Eyeballing it, I'd say monsters tend to have half again to twice as many HD as they did in old-school editions. You could just give every monster 1.5× or 2× its HD. Alternatively, once you've read some of the "non stat differences" I talk about below that will make the adventure harder than it seems on paper, you might just leave the HD totals low to make it somewhat easier again.
Speed
A normal human's speed is noted as 120' in LotFP. D&D Next, a human's speed is noted as 30 feet, which is exactly 1/4. Divide all LotFP monster speeds by 4 to find how far they can move in a single move action in D&D Next.
To-Hit
Monster in LotFP have a to-hit bonus that is equal to their HD. D&D Next has a much different system, which lists a specific bonus with each attack a monster has, and the bonus tends to be a little or much less than their HD (for their main attack) or less, sometimes down to no bonus at all. This is the one place where I've no idea how to adapt them properly. If I was doing this on the fly I might give a monster's primary attack a to hit bonus equal to the original (unadjusted) HD, or half that if it's a "caster" type of creature.
Damage
Damage is pretty much on par, and doesn't appear to need any adjustment.
Saving throws
LotFP creatures use the saving throws of a Fighter of the same level as their HD. You can just use that, instead of trying to translate the numbers with math, since that will give more consistent results than trying to math it. Though LotFP doesn't do this, you might consider giving "caster" type monsters saving throws according to a Cleric or Wizard, but really you can just leave them as Fighter type saves without difficulty.
XP
This is the hardest conversion. Most OSR monsters don't include XP in their adventure entries, because those are usually in the game's bestiary, or not listed anywhere and instead calculated based on HD. They're usually calculated as a certain amount of XP per HD, with monsters with "special abilities" counting as having bonus HD for XP purposes. Unfortunately, XP is very system-specific, and D&D Next's playtest hasn't revealed its "how to build monsters" math, so you're kind of on your own here.

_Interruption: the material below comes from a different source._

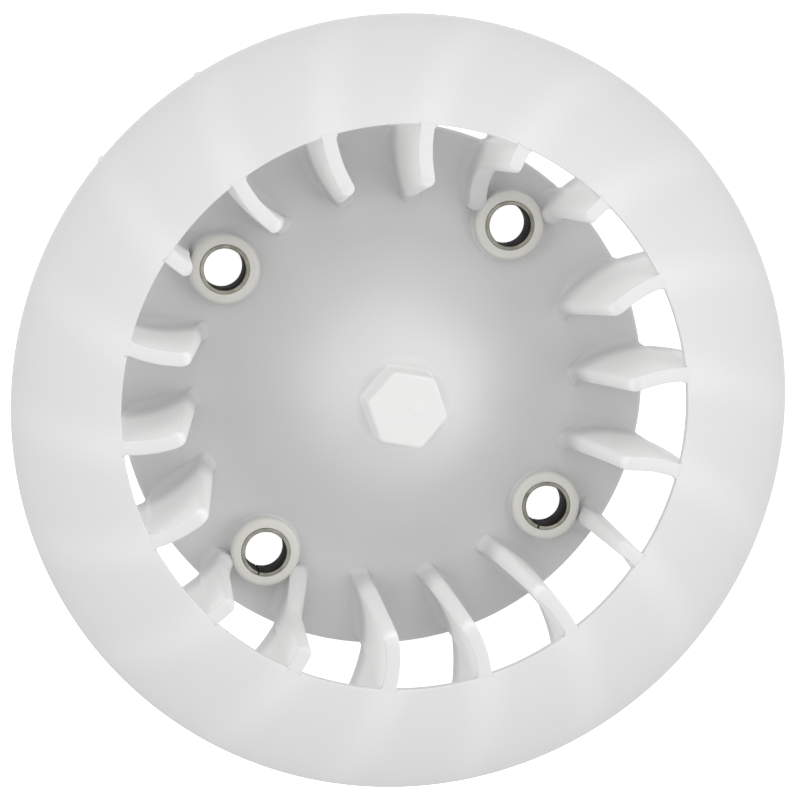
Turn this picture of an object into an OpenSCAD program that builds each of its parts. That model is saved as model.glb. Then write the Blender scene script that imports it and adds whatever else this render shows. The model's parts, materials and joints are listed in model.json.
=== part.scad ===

Important non-statistical differences
There are a few major differences between "modern" D&Ds and old-school D&Ds that can trip up a DM using an OSR adventure in a modern D&D. All of these have an influence on the original numbers in an OSR adventure, but in ways that are very hard to work out a formula for conversion to a system that doesn't have these features.
Hirelings
That the PCs have followers is expected in the OSR, and adventures are written with the expectation that there will be about 2 to 3 times as many mortal souls entering as there are PCs. (And, that some of those extras won't return.) There's no easy forumla for how to scale the adventure down if your PCs don't have followers, so this is something you have to eyeball. Fights might have one or two monsters left out; single monsters might have fewer HP; traps might be less deadly (whatever that means); but equally, changes may not be necessary.

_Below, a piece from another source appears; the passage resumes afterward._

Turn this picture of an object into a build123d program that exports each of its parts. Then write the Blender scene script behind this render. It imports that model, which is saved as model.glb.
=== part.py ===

Since more or fewer bodies creates a non-linear difference that can't be easily translated to equivalent stats, there's no easy way to quantify the benefit of having NPC followers in a way that compares against monster stats. This is something you'll have to keep in mind when reading the adventure, and consider whether the situations presented in the adventure might need adjustments.
Not every monster is an enemy
A hallmark of the OSR is that even the DM often doesn't know how the adventure is going to go, partly because they don't know what the monsters are going to do until the PCs start interacting with them. LotFP has a Reaction Roll rule, where you determine whether the monsters are hostile, unfriendly, neutral, indifferent, or even friendly. (All pre-3e D&Ds have a similar reaction system.)

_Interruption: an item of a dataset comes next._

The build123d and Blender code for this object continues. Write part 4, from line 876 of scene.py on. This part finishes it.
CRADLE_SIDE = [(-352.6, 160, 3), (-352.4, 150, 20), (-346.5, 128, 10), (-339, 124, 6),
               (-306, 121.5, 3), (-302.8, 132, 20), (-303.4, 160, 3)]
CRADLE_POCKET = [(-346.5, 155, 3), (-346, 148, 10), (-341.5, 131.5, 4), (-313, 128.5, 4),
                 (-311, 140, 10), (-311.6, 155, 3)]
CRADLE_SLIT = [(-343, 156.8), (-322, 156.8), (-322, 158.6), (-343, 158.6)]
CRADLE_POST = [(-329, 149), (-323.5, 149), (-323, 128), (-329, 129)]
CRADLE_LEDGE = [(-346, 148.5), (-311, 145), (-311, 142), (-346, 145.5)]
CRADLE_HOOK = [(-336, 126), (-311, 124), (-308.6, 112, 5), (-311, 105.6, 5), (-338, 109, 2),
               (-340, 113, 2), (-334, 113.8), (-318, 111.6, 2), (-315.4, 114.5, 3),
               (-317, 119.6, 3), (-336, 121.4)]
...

Consequently, not all monster encounters will result in a fight, since a reaction roll of anything but "hostile" may result in a parley, the monsters retreating before the PCs even notice them, the monsters telling the PCs to go away, a chance to hire the monsters to help the PCs, or some other variation of "not a fight".
Since not every encounter in an OSR adventure is expected to be a fight, there tend to be more of them than in adventures built for modern D&D adventures. Again, this isn't as easy to quantify as simply counting the number of encounters, since the reaction roll table (and its unquantifiable possibilities of intimidations, ambushes, fetching allies, forging alliances, etc.) has an unpredictable effect on the social-roleplaying level of the game. Again, this is something to keep in mind when reading the adventure: "encounter" doesn't equal "fight".
Not everyone fights to the death
Morale is a very important rule in pre-3e D&D, since it means that fights are often won by bloodying the enemy, not by obliterating them. Morale rules vary considerably among D&Ds and retroclones, but generally it's rolled the first time a member of a group falls and again when the group is reduced to 1/2 its numbers, or (for solo monsters) when a monster is reduced to half HP. The result is usually fleeing or surrendering, depending on what their situational options are.
As a result, there are yet more encounters in OSR adventures, but encounters aren't always fought to the death. On the other hand, this makes undead and other high-morale or never-checks-morale creatures especially dangerous in OSR adventures, in a way they're not in modern D&D.
Random encounters happen
Random encounters are a feature of every pre-3e D&D edition. They are not always written as part of an adventure, since there are already rules in the game for generating random encounters, but they're expected when someone designs an adventure. They provide part of the choice/consequence dynamic inherent in old-school style adventures: do we spend time exploring X (at the risk of something finding us), or do we try to be quick about things? Random encounters are, like all encounters, not the same as a fight, but they provide a pressure that factors into how most OSR adventures are written.
But you can ignore all this
Despite all these confounding factors, as a DM running an OSR adventure you have a safety net that means you don't have to worry about balancing the adventure: OSR adventures are not railroads, and inherently expect the players to exercise their free will about when, where, and whether they get into fights. You can adjust only the stats and leave everything else as-written, and run the adventure just fine, if the players know they can (and should) exercise their good sense in whether to press on or to retreat, possibly all the way back to town.
This freedom means that, if the players find part of the adventure particular hard because you haven't massaged encounter sizes and frequency to try to account for the differences that hirelings, random encounters, morale, and reaction rolls have in a true OSR system, they can simply avoid that part of the adventure for now. They might just avoid it completely, or they might decide to return to it later and get really excited about planning how to "beat" it creatively.
This is a good outcome, and is also an expected part of OSR play that influences how adventures are written: in an OSR game, not every encounter gets fought, not every fight is won, not every secret is discovered, and not every treasure is found. You can use that to your advantage, letting your players run into hard fights, easy fights, and generally let them decide how to do the adventure according to how hard they find it. This means you don't need to carefully adjust everything to be perfectly beatable, which saves you the trouble of trying to do something that is nearly impossible to accomplish anyway.